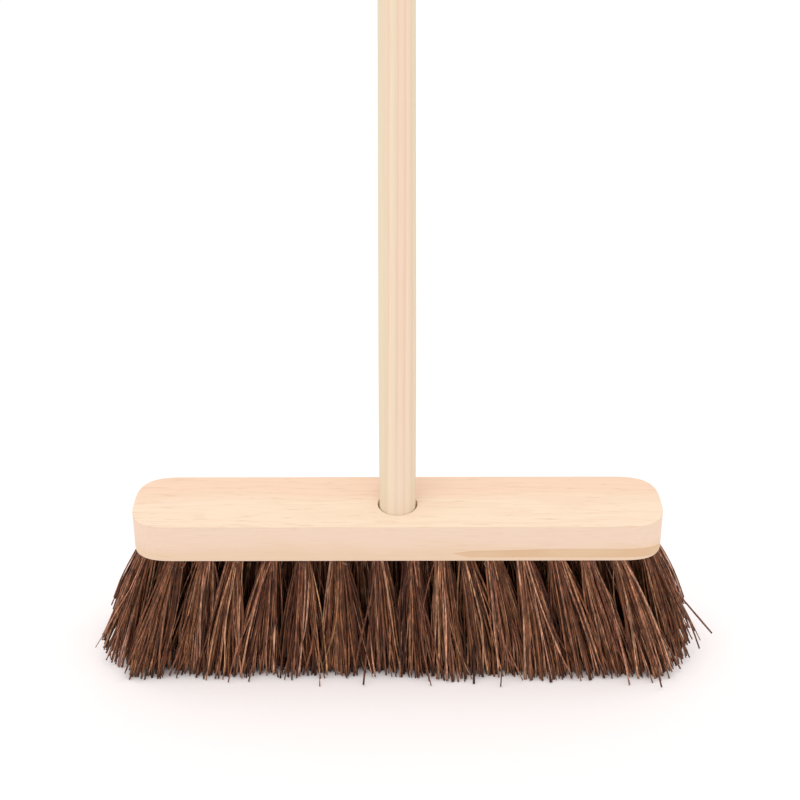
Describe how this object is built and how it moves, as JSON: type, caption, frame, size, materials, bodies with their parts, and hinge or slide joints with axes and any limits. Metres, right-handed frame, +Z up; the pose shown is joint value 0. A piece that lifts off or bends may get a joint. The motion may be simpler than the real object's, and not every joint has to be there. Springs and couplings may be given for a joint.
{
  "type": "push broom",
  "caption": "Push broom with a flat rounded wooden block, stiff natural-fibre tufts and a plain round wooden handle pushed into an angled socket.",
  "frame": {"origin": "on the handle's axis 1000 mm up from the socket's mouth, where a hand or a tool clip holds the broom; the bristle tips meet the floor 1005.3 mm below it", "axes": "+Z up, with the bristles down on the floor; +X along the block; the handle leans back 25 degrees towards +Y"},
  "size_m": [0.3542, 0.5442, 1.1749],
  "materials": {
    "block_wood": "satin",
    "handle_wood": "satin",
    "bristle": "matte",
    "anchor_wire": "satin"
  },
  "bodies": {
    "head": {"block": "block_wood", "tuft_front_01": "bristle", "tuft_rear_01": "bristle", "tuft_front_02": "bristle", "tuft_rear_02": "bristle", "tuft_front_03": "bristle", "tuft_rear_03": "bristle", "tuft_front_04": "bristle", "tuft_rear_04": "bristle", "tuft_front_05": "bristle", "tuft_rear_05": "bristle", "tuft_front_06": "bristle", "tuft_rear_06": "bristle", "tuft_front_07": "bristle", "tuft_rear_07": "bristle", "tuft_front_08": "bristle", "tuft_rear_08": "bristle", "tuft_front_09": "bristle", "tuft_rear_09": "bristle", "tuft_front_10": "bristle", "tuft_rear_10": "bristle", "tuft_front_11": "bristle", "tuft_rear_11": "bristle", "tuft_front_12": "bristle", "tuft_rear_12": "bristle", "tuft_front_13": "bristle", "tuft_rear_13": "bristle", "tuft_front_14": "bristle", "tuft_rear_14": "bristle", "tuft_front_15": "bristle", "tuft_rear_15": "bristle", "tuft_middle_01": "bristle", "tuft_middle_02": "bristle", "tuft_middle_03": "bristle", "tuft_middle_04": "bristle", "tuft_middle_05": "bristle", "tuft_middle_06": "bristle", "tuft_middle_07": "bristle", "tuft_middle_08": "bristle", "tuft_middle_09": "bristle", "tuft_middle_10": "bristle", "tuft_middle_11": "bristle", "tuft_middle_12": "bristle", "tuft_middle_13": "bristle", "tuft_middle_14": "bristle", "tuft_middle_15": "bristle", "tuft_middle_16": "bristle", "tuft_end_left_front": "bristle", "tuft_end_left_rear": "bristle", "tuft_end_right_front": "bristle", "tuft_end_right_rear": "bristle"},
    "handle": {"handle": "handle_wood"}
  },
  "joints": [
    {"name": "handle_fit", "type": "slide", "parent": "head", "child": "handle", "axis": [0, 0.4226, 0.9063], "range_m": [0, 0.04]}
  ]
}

#### [Goal]
Once more, set down the full listing, verbatim.

#### [Final answer]
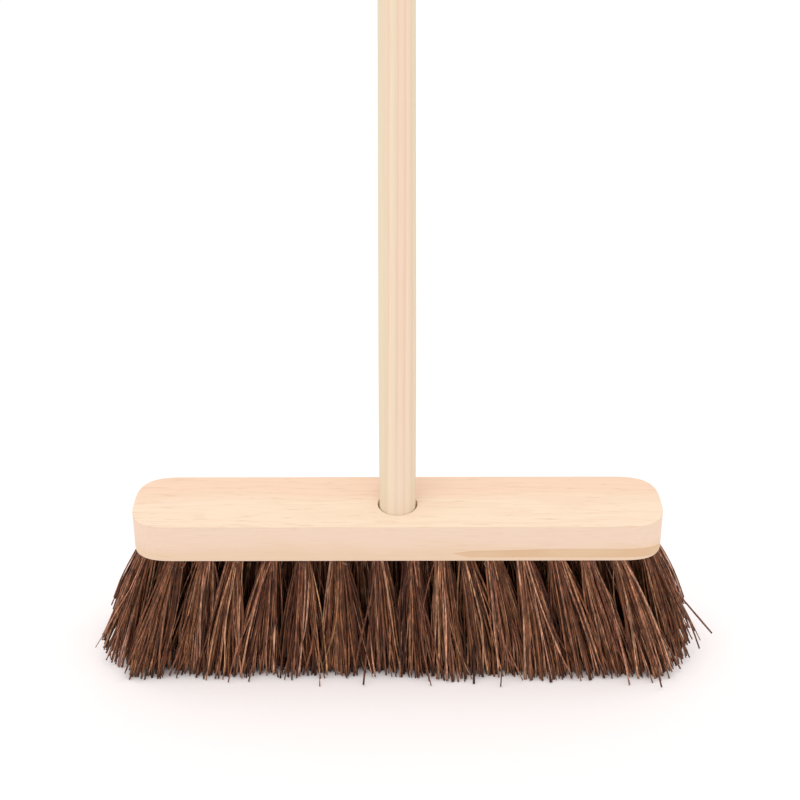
Describe how this object is built and how it moves, as JSON: type, caption, frame, size, materials, bodies with their parts, and hinge or slide joints with axes and any limits. Metres, right-handed frame, +Z up; the pose shown is joint value 0. A piece that lifts off or bends may get a joint. The motion may be simpler than the real object's, and not every joint has to be there. Springs and couplings may be given for a joint.
{
  "type": "push broom",
  "caption": "Push broom with a flat rounded wooden block, stiff natural-fibre tufts and a plain round wooden handle pushed into an angled socket.",
  "frame": {"origin": "on the handle's axis 1000 mm up from the socket's mouth, where a hand or a tool clip holds the broom; the bristle tips meet the floor 1005.3 mm below it", "axes": "+Z up, with the bristles down on the floor; +X along the block; the handle leans back 25 degrees towards +Y"},
  "size_m": [0.3542, 0.5442, 1.1749],
  "materials": {
    "block_wood": "satin",
    "handle_wood": "satin",
    "bristle": "matte",
    "anchor_wire": "satin"
  },
  "bodies": {
    "head": {"block": "block_wood", "tuft_front_01": "bristle", "tuft_rear_01": "bristle", "tuft_front_02": "bristle", "tuft_rear_02": "bristle", "tuft_front_03": "bristle", "tuft_rear_03": "bristle", "tuft_front_04": "bristle", "tuft_rear_04": "bristle", "tuft_front_05": "bristle", "tuft_rear_05": "bristle", "tuft_front_06": "bristle", "tuft_rear_06": "bristle", "tuft_front_07": "bristle", "tuft_rear_07": "bristle", "tuft_front_08": "bristle", "tuft_rear_08": "bristle", "tuft_front_09": "bristle", "tuft_rear_09": "bristle", "tuft_front_10": "bristle", "tuft_rear_10": "bristle", "tuft_front_11": "bristle", "tuft_rear_11": "bristle", "tuft_front_12": "bristle", "tuft_rear_12": "bristle", "tuft_front_13": "bristle", "tuft_rear_13": "bristle", "tuft_front_14": "bristle", "tuft_rear_14": "bristle", "tuft_front_15": "bristle", "tuft_rear_15": "bristle", "tuft_middle_01": "bristle", "tuft_middle_02": "bristle", "tuft_middle_03": "bristle", "tuft_middle_04": "bristle", "tuft_middle_05": "bristle", "tuft_middle_06": "bristle", "tuft_middle_07": "bristle", "tuft_middle_08": "bristle", "tuft_middle_09": "bristle", "tuft_middle_10": "bristle", "tuft_middle_11": "bristle", "tuft_middle_12": "bristle", "tuft_middle_13": "bristle", "tuft_middle_14": "bristle", "tuft_middle_15": "bristle", "tuft_middle_16": "bristle", "tuft_end_left_front": "bristle", "tuft_end_left_rear": "bristle", "tuft_end_right_front": "bristle", "tuft_end_right_rear": "bristle"},
    "handle": {"handle": "handle_wood"}
  },
  "joints": [
    {"name": "handle_fit", "type": "slide", "parent": "head", "child": "handle", "axis": [0, 0.4226, 0.9063], "range_m": [0, 0.04]}
  ]
}